OBJECTIVE :: Your answer should consist solely of the lines from the one with "sprag_flank), (-half_head, low_corner))" through the one with "# the bearing's", copied exactly, endpoints included.

DATA EXCERPT ::
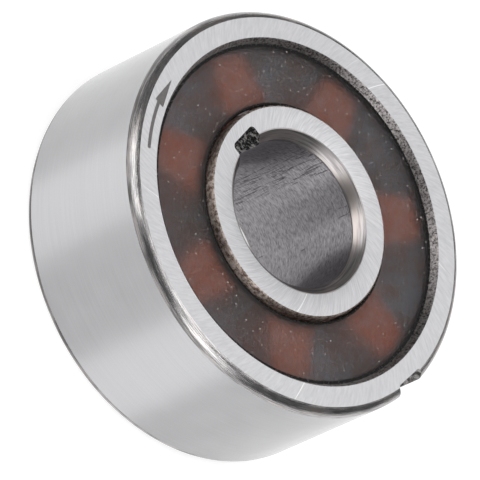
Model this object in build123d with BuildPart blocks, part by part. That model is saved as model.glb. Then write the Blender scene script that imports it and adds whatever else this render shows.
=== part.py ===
from build123d import *

import os
from math import cos, radians, sin, sqrt, tan

# A shielded one-way bearing: two ball races with a keyway in each ring, and one row in which
# balls and sprags take turns in a moulded crown cage. Lengths are millimetres, angles degrees.
# The axis is +Z, the rings stand on Z = 0, and the face that carries the arrow looks up.

# Boundary sizes
bore_diameter = 8.0
outer_diameter = 22.0
ring_width = 9.0
ring_corner = 0.4  # rounding between a ring's face and the surface that takes the shaft or housing
land_edge = 0.06  # broken edge of the other rim of each face

# Keyways, through the whole width
inner_key_width = 2.0
inner_key_depth = 1.0  # beyond the bore
inner_key_corner = 0.28
inner_key_angle = 275.0
outer_key_width = 2.0
outer_key_depth = 0.6  # below the outer diameter
outer_key_corner = 0.22
outer_key_angle = 90.0

# Ball row
ball_diameter = 3.969
ball_count = 7
first_ball_angle = 20.914
race_play = 0.03  # from a ball or a locked sprag to each race
groove_conformity = 0.52  # groove radius as a share of the ball diameter
inner_groove_depth = 0.295
outer_groove_depth = 0.365

# Sprags: the two cams of a profile are arcs whose centres are offset, so that it grows as it tilts
cam_radius = 2.0
strut_angle = 4.0  # lean of the line between the two contacts when locked
sprag_tilt = 7.0  # from locked back to overrunning
sprag_head_width = 1.42
sprag_waist_width = 1.06
sprag_flank = 0.42  # straight side of each head
sprag_edge = 0.1
sprag_end_play = 0.06

# Garter springs, in a notch near each end of the sprags
spring_coil_diameter = 0.5
spring_inset = 0.6  # from the outer race to the middle of the coil
spring_play = 0.08  # from the coil to the sides of its notch
spring_end_land = 0.25  # stays on the sprag beyond the notch
notch_slope = 10.0  # lifts the loaded shoulder of the notch
notch_play = 0.03

# Cage: a base ring behind the balls, and posts that reach forward between them
cage_race_gap = 0.27
cage_shield_gap = 0.25
cage_base_thickness = 0.48
cage_tip_thickness = 0.42
cage_post_width = 2.66  # on the pitch circle
cage_post_taper = 6.5  # lean of each side, so that a post is wider at the inner race
cage_cup_depth = 0.45  # how far the base rises round the back of a ball
cage_pocket_play = 0.05
cage_window_width = 1.86
cage_lead_in = 0.13  # narrows the tips of the posts
cage_lead_in_height = 0.35
cage_edge = 0.1

# Shields, snapped under a lip on both sides
shield_depth = 0.4  # below the ring face
shield_thickness = 0.28
shield_inner_gap = 0.2
shield_edge = 0.07
shield_seat_play = 0.02
recess_step = 0.306  # mouth of the recess beyond the outer race
lip_step = 0.07  # narrowest point of the recess beyond the outer race
seat_step = 0.4  # bottom of the shield's groove beyond the outer race

# Worked out from the sizes above
bore_radius = bore_diameter / 2
outer_radius = outer_diameter / 2
mid_height = ring_width / 2
ball_radius = ball_diameter / 2
pitch_radius = (bore_radius + outer_radius) / 2
groove_radius = groove_conformity * ball_diameter
inner_groove_floor = pitch_radius - ball_radius - race_play
outer_groove_floor = pitch_radius + ball_radius + race_play
inner_land_radius = inner_groove_floor + inner_groove_depth
outer_land_radius = outer_groove_floor - outer_groove_depth
lip_radius = outer_land_radius + lip_step
seat_radius = outer_land_radius + seat_step
seat_depth = shield_depth + shield_thickness + shield_seat_play

cage_inner_radius = inner_land_radius + cage_race_gap
cage_outer_radius = outer_land_radius - cage_race_gap
cage_back = shield_depth + shield_thickness + cage_shield_gap
cage_front = ring_width - cage_back
window_back = cage_back + cage_base_thickness
window_front = cage_front - cage_tip_thickness
cup_rim = mid_height - ball_radius + cage_cup_depth
half_post = cage_post_width / 2
post_flare = pitch_radius * tan(radians(cage_post_taper))

sprag_back = window_back + sprag_end_play
sprag_front = window_front - sprag_end_play
sprag_radius = (inner_land_radius + outer_land_radius) / 2
notch_width = spring_coil_diameter + 2 * spring_play
notch_inset = spring_end_land + notch_width / 2
spring_radius = outer_land_radius - spring_inset
spring_inner_radius = spring_radius - spring_coil_diameter / 2
spring_heights = {"back": sprag_back + notch_inset, "front": sprag_front - notch_inset}

step_angle = 360 / ball_count
ball_angles = [first_ball_angle + step_angle * place for place in range(ball_count)]
sprag_angles = [angle - step_angle / 2 for angle in ball_angles]

os.makedirs("parts", exist_ok=True)


def save(piece, name):
    piece.part.label = name
    export_step(piece.part, f"parts/{name}.step")


# Inner ring
with BuildPart() as inner_ring:
    with BuildSketch(Plane.XZ) as inner_section:
        with Locations(((bore_radius + inner_land_radius) / 2, mid_height)):
            Rectangle(inner_land_radius - bore_radius, ring_width)
        fillet(inner_section.vertices().group_by(Axis.X)[0], radius=ring_corner)
        chamfer(inner_section.vertices().group_by(Axis.X)[-1], length=land_edge)
        with Locations((inner_groove_floor + groove_radius, mid_height)):
            Circle(groove_radius, mode=Mode.SUBTRACT)
    revolve(axis=Axis.Z)
    with BuildSketch() as inner_key:
        with PolarLocations(bore_radius, 1, start_angle=inner_key_angle):
            Rectangle(2 * inner_key_depth, inner_key_width)
        fillet(inner_key.vertices().sort_by_distance((0, 0))[-2:], radius=inner_key_corner)
    extrude(amount=ring_width, mode=Mode.SUBTRACT)
save(inner_ring, "inner_ring")

# Outer ring
with BuildPart() as outer_ring:
    with BuildSketch(Plane.XZ) as outer_section:
        with Locations(((outer_land_radius + outer_radius) / 2, mid_height)):
            Rectangle(outer_radius - outer_land_radius, ring_width)
        fillet(outer_section.vertices().group_by(Axis.X)[-1], radius=ring_corner)
        with Locations((outer_groove_floor - groove_radius, mid_height)):
            Circle(groove_radius, mode=Mode.SUBTRACT)
        # The recess tapers in to the lip and opens again into the shield's groove.
        for face_height, inward in ((0, 1), (ring_width, -1)):
            with BuildLine():
                Polyline(
                    (outer_land_radius, face_height),
                    (outer_land_radius + recess_step + land_edge, face_height),
                    (outer_land_radius + recess_step, face_height + inward * land_edge),
                    (lip_radius, face_height + inward * shield_depth),
                    (seat_radius, face_height + inward * shield_depth),
                    (seat_radius, face_height + inward * seat_depth),
                    (outer_land_radius, face_height + inward * seat_depth),
                    close=True,
                )
            make_face(mode=Mode.SUBTRACT)
    revolve(axis=Axis.Z)
    with BuildSketch() as outer_key:
        with PolarLocations(outer_radius, 1, start_angle=outer_key_angle):
            Rectangle(2 * outer_key_depth, outer_key_width)
        fillet(outer_key.vertices().sort_by_distance((0, 0))[:2], radius=outer_key_corner)
    extrude(amount=ring_width, mode=Mode.SUBTRACT)
save(outer_ring, "outer_ring")

# Shields
shield_faces = {"back": shield_depth, "front": ring_width - shield_depth - shield_thickness}
shield_inner_radius = inner_land_radius + shield_inner_gap
shield_outer_radius = seat_radius - shield_seat_play
for side, lower_face in shield_faces.items():
    with BuildPart() as shield:
        with BuildSketch(Plane.XZ) as shield_section:
            with Locations((shield_inner_radius, lower_face)):
                Rectangle(
                    shield_outer_radius - shield_inner_radius,
                    shield_thickness,
                    align=(Align.MIN, Align.MIN),
                )
            chamfer(shield_section.vertices(), length=shield_edge)
        revolve(axis=Axis.Z)
    save(shield, f"{side}_shield")

# Cage
with BuildPart() as cage:
    with BuildSketch(Plane.XY.offset(cage_back)):
        Circle(cage_outer_radius)
        Circle(cage_inner_radius, mode=Mode.SUBTRACT)
    extrude(amount=cup_rim - cage_back)
    chamfer(cage.faces().sort_by(Axis.Z)[0].edges(), length=cage_edge)
    with BuildSketch(Plane.XY.offset(cup_rim)):
        with PolarLocations(pitch_radius, ball_count, start_angle=sprag_angles[0]):
            Polygon(
                (-pitch_radius, -half_post - post_flare),
                (pitch_radius, post_flare - half_post),
                (pitch_radius, half_post - post_flare),
                (-pitch_radius, half_post + post_flare),
                align=None,
            )
        Circle(cage_outer_radius, mode=Mode.INTERSECT)
        Circle(cage_inner_radius, mode=Mode.SUBTRACT)
    extrude(amount=cage_front - cup_rim)
    tip_sides = cage.faces().group_by(Axis.Z)[-1].edges().filter_by(GeomType.LINE)
    chamfer(tip_sides, length=cage_lead_in, length2=cage_lead_in_height)
    # Cups for the balls
    with Locations((0, 0, mid_height)):
        with PolarLocations(pitch_radius, ball_count, start_angle=ball_angles[0]):
            Sphere(ball_radius + cage_pocket_play, mode=Mode.SUBTRACT)
    # Windows for the sprags
    with BuildSketch(Plane.XY.offset(window_back)):
        with PolarLocations(pitch_radius, ball_count, start_angle=sprag_angles[0]):
            Rectangle(cage_outer_radius, cage_window_width)
    extrude(amount=window_front - window_back, mode=Mode.SUBTRACT)
    # Grooves that let the garter springs pass through the posts
    for spring_height in spring_heights.values():
        with BuildSketch(Plane.XY.offset(spring_height - notch_width / 2)):
            Circle(cage_outer_radius + cage_race_gap)
            Circle(spring_inner_radius - notch_play, mode=Mode.SUBTRACT)
        extrude(amount=notch_width, mode=Mode.SUBTRACT)
save(cage, "cage")

# Garter springs
for side, spring_height in spring_heights.items():
    with BuildPart() as garter_spring:
        with Locations((0, 0, spring_height)):
            Torus(spring_radius, spring_coil_diameter / 2)
    save(garter_spring, f"garter_spring_{side}")

# Balls
for number, angle in enumerate(ball_angles, start=1):
    ball_centre = Vector(pitch_radius, 0, mid_height).rotate(Axis.Z, angle)
    with BuildPart() as ball:
        with Locations(ball_centre):
            Sphere(ball_radius)
    save(ball, f"ball_{number}")

# Sprags, as they stand when locked. In the profile's plane +X points clockwise round the ring
# and +Y outwards, and a sprag tips clockwise about its middle to let the races overrun.
sprag_height = outer_land_radius - inner_land_radius - 2 * race_play
cam_rise = cam_radius - sprag_height / 2  # each cam's centre lies this far beyond the middle
cam_shift = sprag_height * tan(radians(strut_angle)) / 2
half_head = sprag_head_width / 2
half_waist = sprag_waist_width / 2


def cam_height(across):
    """Height of the outer cam above the middle of the profile."""
    return sqrt(cam_radius**2 - (across - cam_shift) ** 2) - cam_rise


high_corner = cam_height(half_head)
low_corner = cam_height(-half_head)
notch_shoulder = sqrt(spring_inner_radius**2 - half_head**2) - sprag_radius - notch_play
notch_floor = notch_shoulder - half_head * tan(radians(notch_slope))

for number, angle in enumerate(sprag_angles, start=1):
    outwards = Vector(cos(radians(angle)), sin(radians(angle)), 0)
    clockwise = Vector(outwards.Y, -outwards.X, 0)
    locked_plane = Plane(origin=outwards * sprag_radius, x_dir=clockwise, z_dir=(0, 0, 1))
    # The notch just clears the spring when the sprag is tipped back fully.
    notch_plane = locked_plane.rotated((0, 0, sprag_tilt))
    with BuildPart() as sprag:
        with BuildSketch(locked_plane.offset(sprag_back)) as profile:
            with BuildLine():
                ThreePointArc(
                    (-half_head, low_corner),
                    (cam_shift, cam_radius - cam_rise),
                    (half_head, high_corner),
                )
                Line((half_head, high_corner), (half_head, high_corner - sprag_flank))
                ThreePointArc(
                    (half_head, high_corner - sprag_flank),
                    (half_waist, 0),
                    (half_head, sprag_flank - low_corner),
                )
                Line((half_head, sprag_flank - low_corner), (half_head, -low_corner))
                ThreePointArc(
                    (half_head, -low_corner),
                    (-cam_shift, cam_rise - cam_radius),
                    (-half_head, -high_corner),
                )
                Line((-half_head, -high_corner), (-half_head, sprag_flank - high_corner))
                ThreePointArc(
                    (-half_head, sprag_flank - high_corner),
                    (-half_waist, 0),
                    (-half_head, low_corner - sprag_flank),
                )
                Line((-half_head, low_corner - sprag_flank), (-half_head, low_corner))
            make_face()
            cam_corners = sorted(profile.vertices(), key=lambda corner: abs(corner.Y))[-4:]
            fillet(cam_corners, radius=sprag_edge)
        extrude(amount=sprag_front - sprag_back)
        for spring_height in spring_heights.values():
            with BuildSketch(notch_plane.offset(spring_height - notch_width / 2)):
                with Locations(Location((0, notch_floor), -notch_slope)):
                    Rectangle(2 * sprag_head_width, sprag_height, align=(Align.CENTER, Align.MIN))
            extrude(amount=notch_width, mode=Mode.SUBTRACT)
    save(sprag, f"sprag_{number}")
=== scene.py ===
import math

import bmesh
import bpy
from mathutils import Matrix, Quaternion, Vector


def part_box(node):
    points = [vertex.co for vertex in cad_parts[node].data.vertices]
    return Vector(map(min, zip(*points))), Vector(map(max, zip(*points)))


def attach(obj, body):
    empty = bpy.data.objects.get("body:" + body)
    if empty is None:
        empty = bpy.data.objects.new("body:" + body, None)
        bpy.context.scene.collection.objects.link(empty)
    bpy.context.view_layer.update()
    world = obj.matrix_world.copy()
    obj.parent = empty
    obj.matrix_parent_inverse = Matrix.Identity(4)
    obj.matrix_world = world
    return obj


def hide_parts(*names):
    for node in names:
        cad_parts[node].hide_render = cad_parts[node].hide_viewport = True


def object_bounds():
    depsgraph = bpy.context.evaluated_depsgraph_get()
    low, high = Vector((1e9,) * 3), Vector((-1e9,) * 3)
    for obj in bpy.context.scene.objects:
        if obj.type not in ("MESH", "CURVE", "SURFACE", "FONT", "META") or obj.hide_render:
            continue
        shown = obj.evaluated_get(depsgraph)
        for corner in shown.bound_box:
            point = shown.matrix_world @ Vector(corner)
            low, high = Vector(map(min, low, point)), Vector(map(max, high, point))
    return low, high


# A shielded one-way bearing, dressed over its solids. Pieces are modelled in millimetres about
# the bearing's axis, and each is scaled to metres once, when it is finished.

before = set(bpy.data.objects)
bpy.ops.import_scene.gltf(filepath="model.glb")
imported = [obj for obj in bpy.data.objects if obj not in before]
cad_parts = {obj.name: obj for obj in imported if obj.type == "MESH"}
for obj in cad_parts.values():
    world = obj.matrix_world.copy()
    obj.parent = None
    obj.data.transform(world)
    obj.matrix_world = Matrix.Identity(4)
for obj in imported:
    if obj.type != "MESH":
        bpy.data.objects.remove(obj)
cadLow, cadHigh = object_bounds()
scene = bpy.context.scene
mmPerMetre = 1000
ringWidth = (cadHigh.z - cadLow.z) * mmPerMetre
ringMiddle = ringWidth / 2
print("frame loaded, rings", round(ringWidth, 2), "mm wide")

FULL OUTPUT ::
                Line((-half_head, low_corner - sprag_flank), (-half_head, low_corner))
            make_face()
            cam_corners = sorted(profile.vertices(), key=lambda corner: abs(corner.Y))[-4:]
            fillet(cam_corners, radius=sprag_edge)
        extrude(amount=sprag_front - sprag_back)
        for spring_height in spring_heights.values():
            with BuildSketch(notch_plane.offset(spring_height - notch_width / 2)):
                with Locations(Location((0, notch_floor), -notch_slope)):
                    Rectangle(2 * sprag_head_width, sprag_height, align=(Align.CENTER, Align.MIN))
            extrude(amount=notch_width, mode=Mode.SUBTRACT)
    save(sprag, f"sprag_{number}")
=== scene.py ===
import math

import bmesh
import bpy
from mathutils import Matrix, Quaternion, Vector


def part_box(node):
    points = [vertex.co for vertex in cad_parts[node].data.vertices]
    return Vector(map(min, zip(*points))), Vector(map(max, zip(*points)))


def attach(obj, body):
    empty = bpy.data.objects.get("body:" + body)
    if empty is None:
        empty = bpy.data.objects.new("body:" + body, None)
        bpy.context.scene.collection.objects.link(empty)
    bpy.context.view_layer.update()
    world = obj.matrix_world.copy()
    obj.parent = empty
    obj.matrix_parent_inverse = Matrix.Identity(4)
    obj.matrix_world = world
    return obj


def hide_parts(*names):
    for node in names:
        cad_parts[node].hide_render = cad_parts[node].hide_viewport = True


def object_bounds():
    depsgraph = bpy.context.evaluated_depsgraph_get()
    low, high = Vector((1e9,) * 3), Vector((-1e9,) * 3)
    for obj in bpy.context.scene.objects:
        if obj.type not in ("MESH", "CURVE", "SURFACE", "FONT", "META") or obj.hide_render:
            continue
        shown = obj.evaluated_get(depsgraph)
        for corner in shown.bound_box:
            point = shown.matrix_world @ Vector(corner)
            low, high = Vector(map(min, low, point)), Vector(map(max, high, point))
    return low, high


# A shielded one-way bearing, dressed over its solids. Pieces are modelled in millimetres about
# the bearing's axis, and each is scaled to metres once, when it is finished.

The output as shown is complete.